Primo: ridimensionano nel sentire comune la vergogna del Ventennio, associandolo a personaggi-macchietta che sanno parlare alla pancia delle persone (Berlusconi e Grillo prima di Salvini). Secondo: anziché spaventare l'elettorato, in molti casi lo inducono a spostarsi verso gli stessi macchiettoni da cui lo vorrebbero distogliere: non sono poche le persone che si sentono rassicurate da riferimenti elementari a cui associano storie e tradizioni (spesso familiari). Chi non conosce almeno un genio che ragioni con il sistema binario degli imbecilli, qualcosa del tipo "meglio i fascisti dei comunisti, Stalin ha fatto più morti, si stava meglio quando si stava peggio"?
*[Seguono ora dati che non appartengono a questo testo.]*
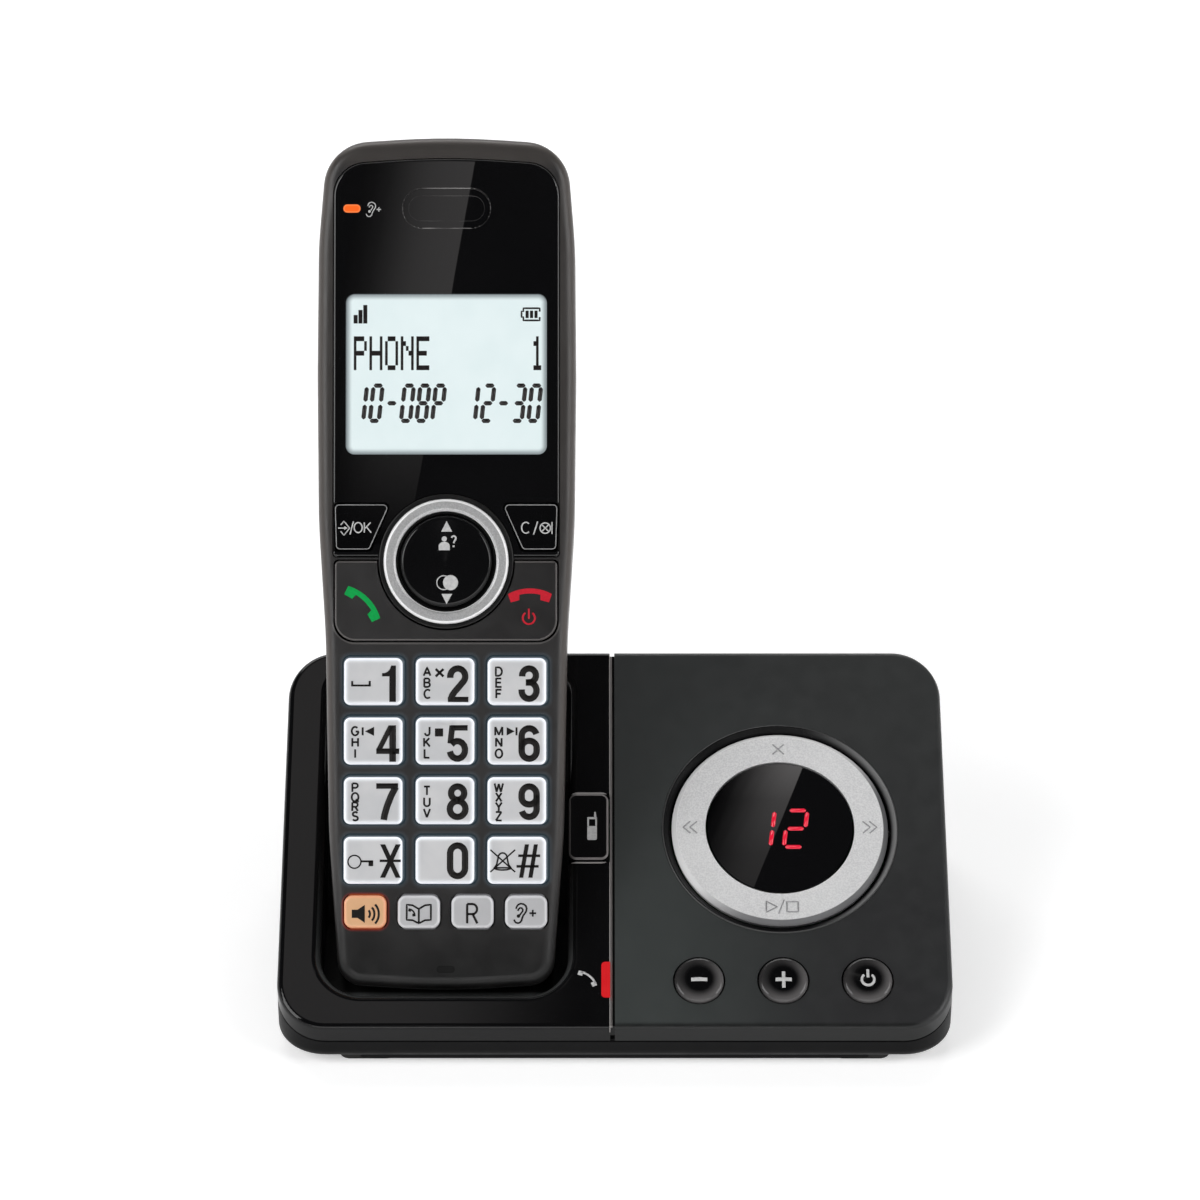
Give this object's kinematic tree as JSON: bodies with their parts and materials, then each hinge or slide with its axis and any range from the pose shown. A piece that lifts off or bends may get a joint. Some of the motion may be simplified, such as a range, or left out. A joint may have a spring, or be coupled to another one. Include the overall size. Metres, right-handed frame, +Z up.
{
  "type": "answering machine",
  "caption": "Cordless telephone handset standing in a sloping charging base that holds the answering machine, its message ring, display window and round buttons.",
  "frame": {"origin": "on the table, below the centre of the outline of the base with its handset in place", "axes": "+X to the right of someone who faces the keys, +Y away from them, +Z up"},
  "size_m": [0.13, 0.1218, 0.1448],
  "materials": {
    "base_shell": "fine grain",
    "cradle_gloss": "gloss",
    "panel_satin": "satin",
    "bezel": "gloss with a bright rim",
    "window_smoke": "gloss",
    "led_module": "matt",
    "red_light": "gloss",
    "rubber_mat": "matt",
    "circuit_board": "solder mask",
    "speaker_steel": "plain",
    "socket_black": "matt",
    "foot_rubber": "matt",
    "screw_steel": "zinc",
    "carrier_plastic": "matt",
    "ring_silver": "satin",
    "button_gloss": "gloss",
    "find_gloss": "gloss",
    "contact_metal": "plated",
    "front_satin": "satin",
    "rear_satin": "satin",
    "lens_gloss": "gloss",
    "lcd_glass": "lit display",
    "orange_light": "gloss",
    "cell_sleeve": "sleeve",
    "soft_key_gloss": "gloss",
    "call_satin": "satin",
    "nav_gloss": "gloss",
    "orange_key": "lit",
    "white_key": "lit",
    "grey_key": "lit"
  },
  "bodies": {
    "base": {"base_bottom_shell": "base_shell", "cradle_cover": "cradle_gloss", "control_panel_cover": "panel_satin", "ring_surround": "bezel", "display_window": "window_smoke", "led_display_module": "led_module", "in_use_light": "red_light", "base_button_membrane": "rubber_mat", "base_circuit_board": "circuit_board", "base_loudspeaker": "speaker_steel", "phone_jack": "socket_black", "power_jack": "socket_black", "rubber_feet": "foot_rubber", "base_screws": "screw_steel"},
    "handset": {"handset_front_housing": "front_satin", "handset_rear_housing": "rear_satin", "handset_lens": "lens_gloss", "lcd_module": "lcd_glass", "boost_light": "orange_light", "earpiece_speaker": "speaker_steel", "handset_loudspeaker": "speaker_steel", "microphone": "speaker_steel", "nav_ring": "ring_silver", "keypad_membrane": "rubber_mat", "handset_circuit_board": "circuit_board", "battery_cells": "cell_sleeve", "battery_contacts": "screw_steel", "handset_charge_contacts": "contact_metal", "handset_screws": "screw_steel"},
    "ring_carrier": {"ring_carrier": "carrier_plastic"},
    "control_ring": {"control_ring": "ring_silver"},
    "volume_down_button": {"volume_down_button": "button_gloss"},
    "volume_up_button": {"volume_up_button": "button_gloss"},
    "power_button": {"power_button": "button_gloss"},
    "find_handset_button": {"find_handset_button": "find_gloss"},
    "charging_pin_left": {"charging_pin_left": "contact_metal"},
    "charging_pin_right": {"charging_pin_right": "contact_metal"},
    "key_1": {"key_1": "white_key"},
    "key_2": {"key_2": "white_key"},
    "key_3": {"key_3": "white_key"},
    "key_4": {"key_4": "white_key"},
    "key_5": {"key_5": "white_key"},
    "key_6": {"key_6": "white_key"},
    "key_7": {"key_7": "white_key"},
    "key_8": {"key_8": "white_key"},
    "key_9": {"key_9": "white_key"},
    "key_star": {"key_star": "white_key"},
    "key_0": {"key_0": "white_key"},
    "key_hash": {"key_hash": "white_key"},
    "speaker_key": {"speaker_key": "orange_key"},
    "phonebook_key": {"phonebook_key": "grey_key"},
    "recall_key": {"recall_key": "grey_key"},
    "boost_key": {"boost_key": "grey_key"},
    "ok_key": {"ok_key": "soft_key_gloss"},
    "cancel_key": {"cancel_key": "soft_key_gloss"},
    "call_end_key": {"call_end_key": "call_satin"},
    "nav_key": {"nav_key": "nav_gloss"},
    "battery_door": {"battery_door": "rear_satin"}
  },
  "joints": [
    {"name": "handset_lift", "type": "slide", "parent": "base", "child": "handset", "axis": [0, 0.5878, 0.809], "range_m": [0, 0.08]},
    {"name": "key_1_press", "type": "slide", "parent": "handset", "child": "key_1", "axis": [0, 0.809, -0.5878], "range_m": [0, 0.0008], "stiffness_N_per_m": 400, "springref_m": -0.0006},
    {"name": "key_2_press", "type": "slide", "parent": "handset", "child": "key_2", "axis": [0, 0.809, -0.5878], "range_m": [0, 0.0008], "stiffness_N_per_m": 400, "springref_m": -0.0006},
    {"name": "key_3_press", "type": "slide", "parent": "handset", "child": "key_3", "axis": [0, 0.809, -0.5878], "range_m": [0, 0.0008], "stiffness_N_per_m": 400, "springref_m": -0.0006},
    {"name": "key_4_press", "type": "slide", "parent": "handset", "child": "key_4", "axis": [0, 0.809, -0.5878], "range_m": [0, 0.0008], "stiffness_N_per_m": 400, "springref_m": -0.0006},
    {"name": "key_5_press", "type": "slide", "parent": "handset", "child": "key_5", "axis": [0, 0.809, -0.5878], "range_m": [0, 0.0008], "stiffness_N_per_m": 400, "springref_m": -0.0006},
    {"name": "key_6_press", "type": "slide", "parent": "handset", "child": "key_6", "axis": [0, 0.809, -0.5878], "range_m": [0, 0.0008], "stiffness_N_per_m": 400, "springref_m": -0.0006},
    {"name": "key_7_press", "type": "slide", "parent": "handset", "child": "key_7", "axis": [0, 0.809, -0.5878], "range_m": [0, 0.0008], "stiffness_N_per_m": 400, "springref_m": -0.0006},
    {"name": "key_8_press", "type": "slide", "parent": "handset", "child": "key_8", "axis": [0, 0.809, -0.5878], "range_m": [0, 0.0008], "stiffness_N_per_m": 400, "springref_m": -0.0006},
    {"name": "key_9_press", "type": "slide", "parent": "handset", "child": "key_9", "axis": [0, 0.809, -0.5878], "range_m": [0, 0.0008], "stiffness_N_per_m": 400, "springref_m": -0.0006},
    {"name": "key_star_press", "type": "slide", "parent": "handset", "child": "key_star", "axis": [0, 0.809, -0.5878], "range_m": [0, 0.0008], "stiffness_N_per_m": 400, "springref_m": -0.0006},
    {"name": "key_0_press", "type": "slide", "parent": "handset", "child": "key_0", "axis": [0, 0.809, -0.5878], "range_m": [0, 0.0008], "stiffness_N_per_m": 400, "springref_m": -0.0006},
    {"name": "key_hash_press", "type": "slide", "parent": "handset", "child": "key_hash", "axis": [0, 0.809, -0.5878], "range_m": [0, 0.0008], "stiffness_N_per_m": 400, "springref_m": -0.0006},
    {"name": "speaker_key_press", "type": "slide", "parent": "handset", "child": "speaker_key", "axis": [0, 0.809, -0.5878], "range_m": [0, 0.0008], "stiffness_N_per_m": 400, "springref_m": -0.0006},
    {"name": "phonebook_key_press", "type": "slide", "parent": "handset", "child": "phonebook_key", "axis": [0, 0.809, -0.5878], "range_m": [0, 0.0008], "stiffness_N_per_m": 400, "springref_m": -0.0006},
    {"name": "recall_key_press", "type": "slide", "parent": "handset", "child": "recall_key", "axis": [0, 0.809, -0.5878], "range_m": [0, 0.0008], "stiffness_N_per_m": 400, "springref_m": -0.0006},
    {"name": "boost_key_press", "type": "slide", "parent": "handset", "child": "boost_key", "axis": [0, 0.809, -0.5878], "range_m": [0, 0.0008], "stiffness_N_per_m": 400, "springref_m": -0.0006},
    {"name": "ok_key_press", "type": "slide", "parent": "handset", "child": "ok_key", "axis": [0, 0.809, -0.5878], "range_m": [0, 0.0008], "stiffness_N_per_m": 400, "springref_m": -0.0006},
    {"name": "cancel_key_press", "type": "slide", "parent": "handset", "child": "cancel_key", "axis": [0, 0.809, -0.5878], "range_m": [0, 0.0008], "stiffness_N_per_m": 400, "springref_m": -0.0006},
    {"name": "call_end_rock", "type": "hinge", "parent": "handset", "child": "call_end_key", "pos_m": [-0.0325, -0.00899, 0.07254], "axis": [0, 0.5878, 0.809], "range_deg": [-1.5, 1.5], "stiffness_Nm_per_rad": 0.05},
    {"name": "nav_rock", "type": "hinge", "parent": "handset", "child": "nav_key", "pos_m": [-0.0325, -0.00412, 0.07838], "axis": [1, 0, 0], "range_deg": [-2.5, 2.5], "stiffness_Nm_per_rad": 0.02},
    {"name": "battery_door_slide", "type": "slide", "parent": "handset", "child": "battery_door", "axis": [0, -0.5878, -0.809], "range_m": [0, 0.005]},
    {"name": "volume_down_button_press", "type": "slide", "parent": "base", "child": "volume_down_button", "axis": [0, 0.4226, -0.9063], "range_m": [0, 0.0008], "stiffness_N_per_m": 400, "springref_m": -0.0006},
    {"name": "volume_up_button_press", "type": "slide", "parent": "base", "child": "volume_up_button", "axis": [0, 0.4226, -0.9063], "range_m": [0, 0.0008], "stiffness_N_per_m": 400, "springref_m": -0.0006},
    {"name": "power_button_press", "type": "slide", "parent": "base", "child": "power_button", "axis": [0, 0.4226, -0.9063], "range_m": [0, 0.0008], "stiffness_N_per_m": 400, "springref_m": -0.0006},
    {"name": "find_handset_button_press", "type": "slide", "parent": "base", "child": "find_handset_button", "axis": [0, 0.4226, -0.9063], "range_m": [0, 0.0008], "stiffness_N_per_m": 400, "springref_m": -0.0006},
    {"name": "charging_pin_left_press", "type": "slide", "parent": "base", "child": "charging_pin_left", "axis": [0, 0, -1], "range_m": [0, 0.0006], "stiffness_N_per_m": 400, "springref_m": -0.0006},
    {"name": "charging_pin_right_press", "type": "slide", "parent": "base", "child": "charging_pin_right", "axis": [0, 0, -1], "range_m": [0, 0.0006], "stiffness_N_per_m": 400, "springref_m": -0.0006},
    {"name": "ring_tip_play_delete", "type": "hinge", "parent": "base", "child": "ring_carrier", "pos_m": [0.0324, -0.02087, 0.02518], "axis": [1, 0, 0], "range_deg": [-1.2, 1.2], "stiffness_Nm_per_rad": 0.1},
    {"name": "ring_tip_skip_repeat", "type": "hinge", "parent": "ring_carrier", "child": "control_ring", "pos_m": [0.0324, -0.02087, 0.02518], "axis": [0, 0.9063, 0.4226], "range_deg": [-1.2, 1.2], "stiffness_Nm_per_rad": 0.1}
  ]
}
In realtà la Lega, come Forza Italia, non è mai stata fascista. Se la prende con gli stranieri, ma questo non basta per issare il vessillo littorio. Salvini ha rivitalizzato miracolosamente un movimento massacrato dal magna magna della prima dirigenza, e lo ha fatto sostituendo le parole d'ordine della tribù: non più "secessione", ma "no euro"; non più "Roma ladrona", ma "maledetta Bruxelles". Salvini raccatta i voti persi dagli altri parlando di cose che non conosce, facendo leva sullo stomaco più che sulle sinapsi. Tutto qui. Il Duce, per fortuna, non c'entra nulla, e nemmeno il sinistro e virile lupo di Cappuccetto Rosso. Almeno a giudicare dalle foto su Oggi.